Una mañana con los obreros parados que buscan emple

S.H.

'Nadie madruga por gusto”, se queja Orlando, ecuatoriano, a las seis y cuarto de la mañana, cuando un aire gélido corta las caras del medio centenar de inmigrantes que esperan en los alrededores de Atocha (Madrid) a que llegue alguna de las furgonetas que les lleve, de manera ilegal y sin contrato, a trabajar a una obra.

Las seis, las siete, las ocho... ya son las diez de la mañana. Los hombres matan el tiempo leyendo el periódico, un subsahariano lee despacio una noticia sobre José Luis Rodríguez Zapatero, los ecuatorianos charlan sobre mujeres y uno dice que se quiere ir a buscar trabajo a Estados Unidos. “¡Allí sí que se vive bien y hay oportunidades...!”. “¡Pues vámonos ahora mismo a la embajada americana¡”, anima otro.  

En toda la mañana no ha pasado ni una furgoneta por el entorno de Atocha a recoger trabajadores. “Yo llevo viniendo tres meses y sólo me he montado en la furgoneta dos días; no hay trabajo, a ver si ahora que tenemos un presidente estable”, sentencia uno de los latinoamericanos que ha vuelto a madrugar  ese día para probar suerte.

No hay trabajo en el tajo, y eso ha hecho que los pistoleros se aprovechen y bajen a límites inhumanos lo que pagan a los inmigrantes. “Hay gente que se sube a la furgoneta y se va a la obra por cuatro euros la hora, yo eso no lo hago.

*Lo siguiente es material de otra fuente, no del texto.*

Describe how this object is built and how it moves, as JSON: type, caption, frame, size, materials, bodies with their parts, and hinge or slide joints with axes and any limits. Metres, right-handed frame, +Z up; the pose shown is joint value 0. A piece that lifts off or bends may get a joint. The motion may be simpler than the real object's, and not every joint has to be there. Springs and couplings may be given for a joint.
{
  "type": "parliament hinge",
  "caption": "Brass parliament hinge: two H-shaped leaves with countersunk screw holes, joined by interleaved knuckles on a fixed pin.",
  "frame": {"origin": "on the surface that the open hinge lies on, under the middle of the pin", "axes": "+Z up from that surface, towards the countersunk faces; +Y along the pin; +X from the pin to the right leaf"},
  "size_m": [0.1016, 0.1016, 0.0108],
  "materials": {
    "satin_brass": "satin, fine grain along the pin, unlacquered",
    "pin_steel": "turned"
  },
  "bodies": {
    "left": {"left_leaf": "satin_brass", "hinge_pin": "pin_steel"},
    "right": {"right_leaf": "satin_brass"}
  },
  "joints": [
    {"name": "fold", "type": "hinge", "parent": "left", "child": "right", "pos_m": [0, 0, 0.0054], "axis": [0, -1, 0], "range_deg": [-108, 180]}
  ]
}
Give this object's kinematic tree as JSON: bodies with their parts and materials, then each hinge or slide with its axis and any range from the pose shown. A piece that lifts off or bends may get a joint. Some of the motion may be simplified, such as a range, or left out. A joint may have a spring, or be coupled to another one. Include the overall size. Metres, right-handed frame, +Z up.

Hay que tener dignidad”, dice orgulloso José Ceballos, ecuatoriano de 38 años y con papeles.

Sin mandar dinero

En uno de los corrillos, Marcelo Quiloa, boliviano de 25 años, cuenta que en España lo está pasando “malísimo”. Llegó hace un año y tres meses y tiene pocos momentos felices. “Me han echado hace poco de la empresa de la construcción en la que trabajaba”, cuenta con la cremallera de la chaqueta subida hasta el cuello. “¿Cómo voy a mandar dinero a mi familia si no estoy trabajando?”, responde al recordar que en el último mes no ha podido enviar nada a Bolivia. Marcelo, cuenta, no tiene ni para comprarse el abono transporte. “Dicen que aquí la vida es fenomenal, pero no es así, no es así. Hay que saber sobrevivir...”, musita antes de irse de la zona a buscar trabajo, andando, por algunas obras de la capital.

Marcelo, en su país, se dedicaba a pintar coches. Roberto Rodrigo, boliviano de 22 años, estudiaba Derecho, pero su familia necesitaba dinero y tuvo que dejar los estudios. Se vino a España, nunca había subido a un andamio. Hace una semana se quedó en paro y ha recurrido a buscar empleo en Atocha.

No pueden mandar dinero a sus familias y apenas pueden pagar aquí los gastos. “Cuando llega el día 20, te pones a temblar...”, cuenta Raúl Gallego, ecuatoriano de 60 años. Su jefe le despidió la semana pasada. “Me dijo, vete que está la cosa mala...”, relata Raúl. Está triste: sabe que con su edad tiene pocas  posibilidades de encontrar empleo. Ahora sólo piensa en vender sus cosas y en pedir el retorno voluntario a su país. No es el único. El tema salta de un corrillo a otro. “Quiero volver a mi país, pero no tengo dinero para el boleto de avión... Creo que si pides el retorno voluntario la embajada te lo paga”, concluye un peruano que, como el resto, se vuelve a casa sin trabajo.